Ban the box:  33 states and over 150 cities and counties have adopted “ban the box” laws. These laws generally prevent employers from asking about applicant arrests or convictions at the beginning of the application process, and only allow inquiries after the applicant passes their initial screening. Why? Because about 70 million Americans have some criminal record, and the majority of them are minorities. An entire class of citizens has been made almost completely unemployable due to criminal records that have nothing to do with their ability to do jobs.

Predictable schedules: San Francisco, Emeryville, San Jose, Chicago, New York, Seattle and Washington, D.C. have ordinances requiring that employers give specified advance notice of work schedules, advance notice of shift cancellations, and/or predictability pay for last minute cancellations. Oregon is the first state to enact such a law.

Paid family leave: 35 cities/counties and 11 states have paid parental leave laws.
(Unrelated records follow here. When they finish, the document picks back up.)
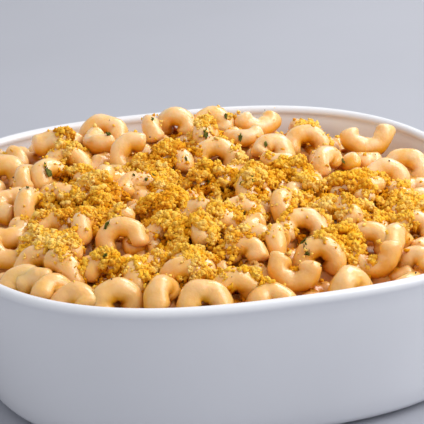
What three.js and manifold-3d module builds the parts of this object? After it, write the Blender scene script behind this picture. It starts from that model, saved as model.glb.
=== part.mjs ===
// Macaroni and cheese in its white baking dish, as two closed solids: the glazed dish and the
// pasta that fills it. Millimetres, +Z up, origin in the middle of the underside.

import * as THREE from 'three';
import { LoftGeometry } from 'three/addons/geometries/LoftGeometry.js';
import { mergeVertices } from 'three/addons/utils/BufferGeometryUtils.js';
import Module from 'manifold-3d';

const wasm = await Module();
wasm.setup();

// The dish: a rounded square seen from above, a superellipse |x/a|^n + |y/b|^n = 1.
const dish = {
	halfLength: 121, // middle of the lip, along X
	halfWidth: 110, // middle of the lip, along Y
	squareness: 2.7, // the power n: 2 is an oval, a larger power is squarer
	height: 70,
	lipRadius: 2.5,
	wall: 4.4,
	lean: 15, // how far the wall comes in from the lip down to the table
	leanPower: 1.2, // above 1 the wall bows out, steepest under the lip
	bottomRadius: 9,
	floorRadius: 14,
	floor: 6, // thickness of the bottom
	footWidth: 6,
	footHeight: 1.2,
	columns: 48 // facets round the dish
};

// The mound: how high the pasta's upper outline stands over the lip.
const mound = {
	peak: 12,
	peakX: - 30,
	peakY: 50,
	spreadX: 1300, // the mound falls by (distance squared) / spread
	spreadY: 3000,
	edge: - 4, // at the wall
	edgeTiltX: - 2,
	edgeTiltY: - 4.5, // the front edge stands higher than the back edge
	shoulder: 13 // distance over which the edge rises into the mound
};

const heap = {
	gap: 0.5, // clearance between the sauce and the dish
	noodleGap: 1.1, // clearance between a noodle's round section and the dish
	bedDepth: 17, // the lowest noodles lie this far under the outline
	sauceDepth: 7, // sauce and crumbs fill the heap up to this depth
	showing: 4, // a noodle is made where it stands this far out of them
	crumbRelief: 1.6, // bumps of the crumbs on it, up and down
	crumbSpan: 5.5, // a sixth or so of the distance between two bumps
	rings: [ 0.92, 0.8, 0.68, 0.55, 0.4, 0.22, 0 ], // of the top surface, as shares of the way out
	squash: 2.2, // how far two noodles sink into each other
	keptShare: 0.25, // a noodle laid on top is covered by no more than this
	inward: 0.8, // and moves this far in towards the middle, where the wall leaves it no room
	lowLimit: - 6, // tops of the first noodles, against the outline
	topLimit: - 1, // tops of the last ones
	lowLean: 30,
	topLean: 60,
	lowDrops: 1500,
	topDrops: 6000,
	beads: 9 // balls that stand for one noodle while it drops
};

// One noodle: a short thick tube bent into a C, smooth, its ends closed by sauce.
const noodle = {
	radius: 4.8,
	radiusSpread: 0.35,
	bendLow: 4.9, // radius of the middle line
	bendHigh: 6.6,
	arcLow: 140, // degrees of bend
	arcHigh: 215,
	twist: 5, // rise from end to end, across the bend
	sides: 6,
	stepTurn: 55 // degrees of bend to a step
};

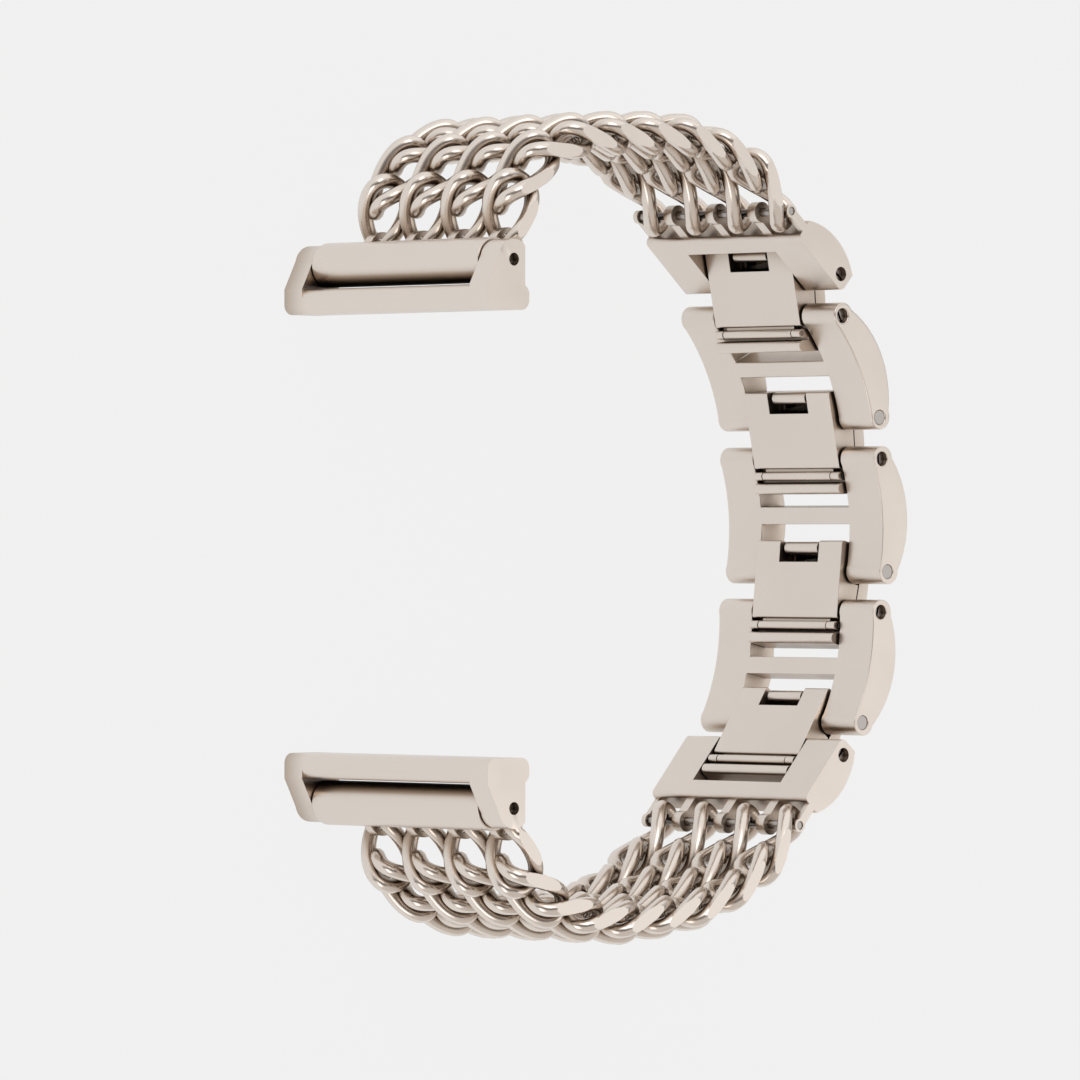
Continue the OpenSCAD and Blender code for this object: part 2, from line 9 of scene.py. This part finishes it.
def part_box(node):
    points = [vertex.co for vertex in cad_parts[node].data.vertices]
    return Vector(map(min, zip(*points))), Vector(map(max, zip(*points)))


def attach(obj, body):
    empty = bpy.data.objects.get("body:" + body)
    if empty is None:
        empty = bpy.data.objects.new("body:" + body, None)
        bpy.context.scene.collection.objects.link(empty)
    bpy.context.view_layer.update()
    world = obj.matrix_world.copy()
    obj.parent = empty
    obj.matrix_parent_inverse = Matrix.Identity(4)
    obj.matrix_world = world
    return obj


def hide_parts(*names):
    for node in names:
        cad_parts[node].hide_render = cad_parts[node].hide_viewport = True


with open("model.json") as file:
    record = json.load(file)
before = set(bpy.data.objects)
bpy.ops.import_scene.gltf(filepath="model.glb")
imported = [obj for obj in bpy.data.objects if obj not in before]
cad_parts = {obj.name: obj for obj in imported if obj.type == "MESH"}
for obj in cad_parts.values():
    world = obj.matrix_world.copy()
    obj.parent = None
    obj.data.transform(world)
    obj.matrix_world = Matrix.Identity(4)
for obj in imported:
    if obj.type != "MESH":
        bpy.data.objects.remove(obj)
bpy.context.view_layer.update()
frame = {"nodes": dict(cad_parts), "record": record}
nodes = frame["nodes"]
scene = bpy.context.scene
scene.view_settings.view_transform = "Standard"

# Camera
# The bracelet lies on its side edge, so the camera is rolled: the top of the picture is +Y.
# It looks at the wrist side of the clasp links, across the crown-side edge.
mm = 0.001
ear_pin_y = 22.8
upper_ear_pin = sum((Vector(c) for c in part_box("upper_ear_pin")), Vector()) / 2
mid = upper_ear_pin - Vector((0, ear_pin_y, 0)) * mm
view_right = Vector((0.743, 0, 0.669)).normalized()
view_up = Vector((0, 1, 0))
view_back = view_right.cross(view_up)
aim_right = 10.85
aim_down = 0.5
aim = mid + (aim_right * view_right - aim_down * view_up) * mm
camera_distance = 0.75
camera_data = bpy.data.cameras.new("camera")
camera_data.lens = 297.5
camera_data.sensor_width = 36
camera_data.clip_end = 20
camera = bpy.data.objects.new("camera", camera_data)
camera_turn = Matrix((view_right, view_up, view_back)).transposed().to_4x4()
camera.matrix_world = Matrix.Translation(aim + camera_distance * view_back) @ camera_turn
scene.collection.objects.link(camera)
scene.camera = camera


# Studio
# Three soft boxes stand round the bracelet. They point at it and light its rounded edges, and
# the one on the watch side is the strongest.
def soft_box(name, place, size, watts):
    data = bpy.data.lights.new(name, "AREA")
    data.shape = "RECTANGLE"
    data.size = size[0]
    data.size_y = size[1]
    data.energy = watts
    lamp = bpy.data.objects.new(name, data)
    lamp.location = Vector(place)
    lamp.rotation_euler = Vector(place).to_track_quat("Z", "Y").to_euler()
    scene.collection.objects.link(lamp)


soft_box("key_box", (-0.45, 0.55, 0.75), (0.5, 0.5), 1.1)
soft_box("fill_box", (-0.8, -0.35, 0.35), (0.6, 0.35), 0.8)
soft_box("edge_box", (0.6, -0.1, 0.7), (0.5, 0.7), 0.8)

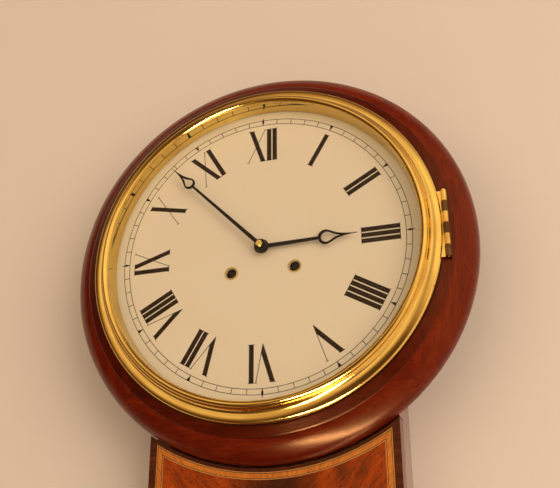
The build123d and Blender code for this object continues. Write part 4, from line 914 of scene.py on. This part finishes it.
def studio_world():
    """A dim warm room with soft glows around the clock."""
    world = bpy.data.worlds.new("room")
    bpy.context.scene.world = world
    world.use_nodes = True
    nodes, links = world.node_tree.nodes, world.node_tree.links

    def sums(operation, first, second):
        node = nodes.new("ShaderNodeMath")
        node.operation = operation
        for socket, value in zip(node.inputs, (first, second)):
            if isinstance(value, bpy.types.NodeSocket):
                links.new(value, socket)
            else:
                socket.default_value = value
        return node.outputs[0]

    def step(value, low, high):
        node = nodes.new("ShaderNodeMapRange")
        node.interpolation_type = "SMOOTHSTEP"
        links.new(value, node.inputs["Value"])
        node.inputs["From Min"].default_value = low
        node.inputs["From Max"].default_value = high
        return node.outputs[0]

    direction = nodes.new("ShaderNodeTexCoord").outputs["Generated"]
    patches = nodes.new("ShaderNodeTexNoise")
    links.new(direction, patches.inputs["Vector"])
    patches.inputs["Scale"].default_value = 2.2
    patches.inputs["Detail"].default_value = 2.0
    total = WORLD_DARK
    for towards, wide, strength in WORLD_GLOWS:
        dot = nodes.new("ShaderNodeVectorMath")
        dot.operation = "DOT_PRODUCT"
        links.new(direction, dot.inputs[0])
        dot.inputs[1].default_value = Vector(towards).normalized()
        glow = step(dot.outputs["Value"], math.cos(math.radians(wide)), GLOW_CORE)
        total = sums("ADD", total, sums("MULTIPLY", glow, strength))
    level = sums("MULTIPLY", total, sums("ADD", patches.outputs["Fac"], 0.5))
    tint = nodes.new("ShaderNodeMix")
    tint.data_type = "RGBA"
    links.new(level, tint.inputs["Factor"])
    tint.inputs[6].default_value = DIM_TINT
    tint.inputs[7].default_value = BRIGHT_TINT
    background = nodes["Background"]
    links.new(tint.outputs[2], background.inputs["Color"])
    links.new(level, background.inputs["Strength"])


studio_world()

EYE = point(233.85, -365.27, 747.16)
AIM = point(16.73, 2.12, 0)
LENS = 59.575
ROLL = math.radians(-0.312)
camera = bpy.data.objects.new("camera", bpy.data.cameras.new("camera"))
bpy.context.scene.collection.objects.link(camera)
camera.data.sensor_width = 36
camera.data.lens = LENS
camera.data.clip_start = 0.02
track = (AIM - EYE).to_track_quat("-Z", "Y").to_matrix().to_4x4()
camera.matrix_world = Matrix.Translation(EYE) @ track @ Matrix.Rotation(ROLL, 4, "Z")
bpy.context.scene.camera = camera
bpy.context.scene.view_settings.view_transform = "Standard"
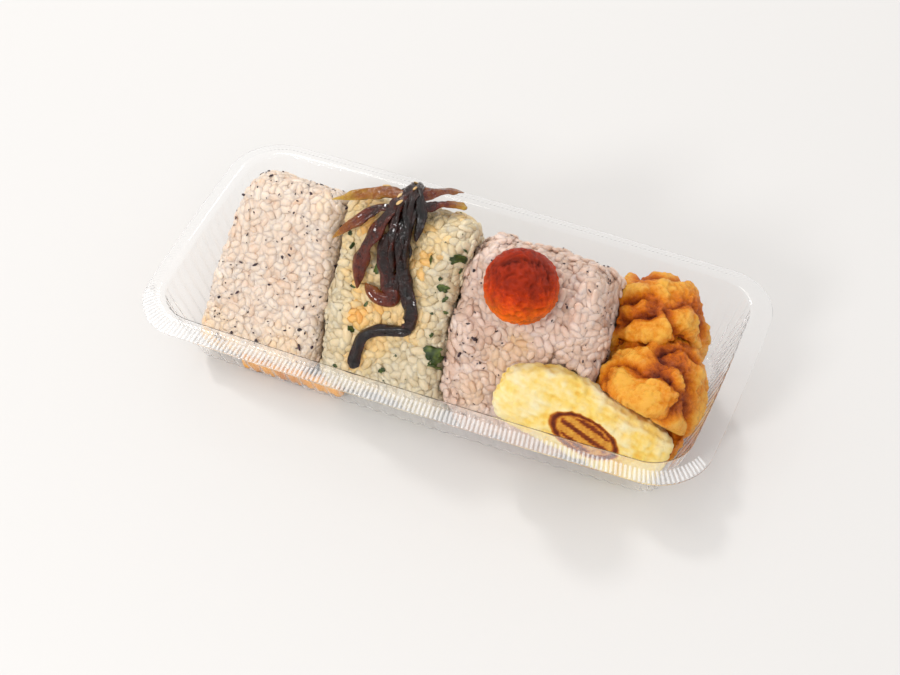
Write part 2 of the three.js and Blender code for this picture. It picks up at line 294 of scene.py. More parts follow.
def makeTray(materials):
    least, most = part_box("tray")
    tray["halfX"], tray["halfY"] = (most.x - least.x) / 2 / mm, (most.y - least.y) / 2 / mm
    columns = trayColumns()
    count = len(columns)
    flutes = round(count * tray["ribPitch"] / tray["ribColumns"] / tray["flutePitch"])
    top, foot, wallTop = tray["rimTop"], tray["footInset"], tray["wallTopInset"]
    low, floor, drop = tray["footHeight"], tray["floorLift"], tray["flangeDrop"]
    bead = wallTop - tray["beadWidth"]
    # inset, height, share of the ribs' height and of the flutes' depth, from the floor up and out
    rings = [(tray["floorInset"], floor, 0, 0), (foot + 6, floor, 0, 0)]
    rings += [(foot + 4.4, 0.3, 0, 0), (foot + 3.6, 0, 0, 0)]
    rings += [(foot + 1.6, 0, 0, 0.2), (foot + 0.7, 0.4, 0, 0.7), (foot, low, 0, 1)]
    for i in range(1, tray["wallRings"]):
        share = i / tray["wallRings"]
        inset = foot + (wallTop + 0.5 - foot) * share
        rings.append((inset, low + (top - 4.2) * share, 0, 1 - 0.5 * share))
    rings += [(wallTop + 0.25, top - 1.1, 0, 0.3), (wallTop, top - 0.3, 0, 0)]
    rings += [(wallTop - 0.5, top, 0, 0), (bead + 0.4, top, 0, 0)]
    rings += [(bead, top - 0.15, 0.3, 0), (bead - 0.3, top - 0.3, 1, 0)]
    rings += [(bead * 0.5, top - drop * 0.55, 1, 0), (0.5, top - drop, 1, 0)]
    rings += [(0.15, top - drop - 0.1, 0.4, 0), (0.1, top - drop - 0.5, 0, 0)]

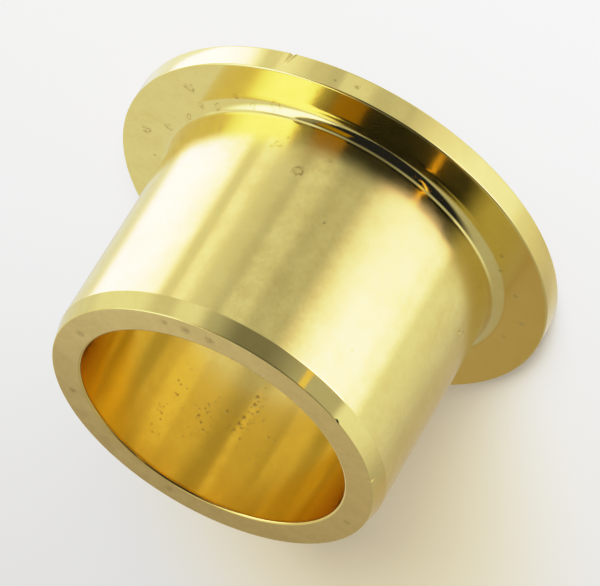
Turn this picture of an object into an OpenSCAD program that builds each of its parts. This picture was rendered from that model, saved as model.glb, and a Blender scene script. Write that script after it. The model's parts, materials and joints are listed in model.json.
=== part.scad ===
// Flanged sleeve bushing, turned from one bar of bearing bronze.
// Millimetres. The bore axis is Z. The flange's outer face lies on z = 0 and
// the sleeve points up, so the bushing stands on its flange.

/* [Bore] */
// Diameter of the bore, the size of the shaft it carries
bore_d = 20; // [14:0.5:21]
// Edge break at both mouths of the bore, the same along and across
bore_break = 0.15; // [0.05:0.05:0.5]

/* [Sleeve] */
// Outside diameter of the sleeve, pressed into the housing
sleeve_d = 25; // [24.5:0.5:28]
// Overall length, flange included
overall_l = 20; // [8:0.5:60]
// Length of the lead-in taper at the sleeve's free end
lead_in_l = 1.3; // [0.5:0.1:2]
// Angle of the lead-in taper, measured from the bore axis
lead_in_angle = 14; // [5:1:20]

/* [Flange] */
// Outside diameter of the flange
flange_d = 33; // [32:0.5:48]
// Thickness of the flange
flange_t = 1.8; // [1:0.1:4]
// Edge break at both corners of the flange's rim, the same along and across
rim_break = 0.12; // [0.05:0.01:0.4]
// Radius of the fillet between the sleeve and the flange's shoulder
fillet_r = 0.9; // [0.2:0.1:1.4]

/* [Hidden] */
$fn = 180;

bore_r = bore_d / 2;
sleeve_r = sleeve_d / 2;
flange_r = flange_d / 2;
// Outer radius of the flat end face, where the lead-in taper ends
end_r = sleeve_r - lead_in_l * tan(lead_in_angle);

// Half section of the sleeve's wall, from the flange's outer face to the
// free end. X is the distance from the bore axis and Y is the height.
module sleeve_section() {
    polygon([
        [bore_r + bore_break, 0],
        [sleeve_r, 0],
        [sleeve_r, overall_l - lead_in_l],
        [end_r, overall_l],
        [bore_r + bore_break, overall_l],
        [bore_r, overall_l - bore_break],
        [bore_r, bore_break],
    ]);
}

// Half section of the flange, from inside the sleeve's wall to the rim
module flange_section() {
    polygon([
        [bore_r + bore_break, 0],
        [flange_r - rim_break, 0],
        [flange_r, rim_break],
        [flange_r, flange_t - rim_break],
        [flange_r - rim_break, flange_t],
        [bore_r + bore_break, flange_t],
    ]);
}

// Half section of the fillet: a square in the corner, hollowed by a circle
// that touches both the sleeve and the shoulder
module fillet_section() {
    difference() {
        translate([sleeve_r, flange_t])
            square(fillet_r);
        translate([sleeve_r + fillet_r, flange_t + fillet_r])
            circle(fillet_r);
    }
}

module flanged_bushing() {
    color("#CDB45E")
        rotate_extrude() {
            sleeve_section();
            flange_section();
            fillet_section();
        }
}

flanged_bushing();
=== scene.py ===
"""Looks of a flanged sleeve bushing, turned from one bar of bearing bronze.

The bushing is one solid of revolution. It stands on its flange at the origin, with the bore
along +Z, and the camera looks at it from the -Y side. Lengths are written in millimetres and
turned to metres where a mesh is made.
"""

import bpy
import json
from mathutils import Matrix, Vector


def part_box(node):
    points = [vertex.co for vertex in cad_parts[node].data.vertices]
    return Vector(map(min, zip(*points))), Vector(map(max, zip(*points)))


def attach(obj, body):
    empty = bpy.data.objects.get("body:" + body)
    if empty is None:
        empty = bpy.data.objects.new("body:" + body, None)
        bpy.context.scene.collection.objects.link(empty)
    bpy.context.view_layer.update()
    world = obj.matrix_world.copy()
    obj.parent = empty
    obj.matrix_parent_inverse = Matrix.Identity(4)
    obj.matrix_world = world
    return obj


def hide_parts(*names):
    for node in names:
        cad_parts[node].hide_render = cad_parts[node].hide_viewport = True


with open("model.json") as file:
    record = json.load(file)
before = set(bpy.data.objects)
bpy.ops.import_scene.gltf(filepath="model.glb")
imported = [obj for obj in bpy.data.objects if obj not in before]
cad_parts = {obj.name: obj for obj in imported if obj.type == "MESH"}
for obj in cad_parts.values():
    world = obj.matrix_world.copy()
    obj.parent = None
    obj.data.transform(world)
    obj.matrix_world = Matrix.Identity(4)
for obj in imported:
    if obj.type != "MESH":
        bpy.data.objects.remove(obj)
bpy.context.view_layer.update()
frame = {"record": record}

import json
import logging
import math
from dataclasses import dataclass, field
from enum import IntEnum

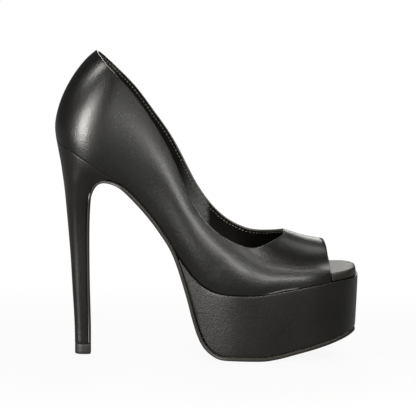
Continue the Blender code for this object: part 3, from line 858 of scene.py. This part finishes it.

Right to vacation: New York City would require most employers to offer 10 days of paid vacation to employees under this proposed ordinance

Firing for just cause: This proposed law would prevent employers in New York from firing on a whim.

Minimum wage: Florida’s legislature has prohibited local ordinances raising minimum wage, and that was just upheld. Sad. Many other cities around the nation have raised minimum wage for their workers.

Some cities that have led the way on employee rights are San Francisco, New York, A list of San Francisco’s very pro-employee ordinances is here. New York’s employee rights page is here.

So talk to your local elected officials about stepping up to help working people. If the state and federal governments won’t help workers, it will be up to the cities to protect them.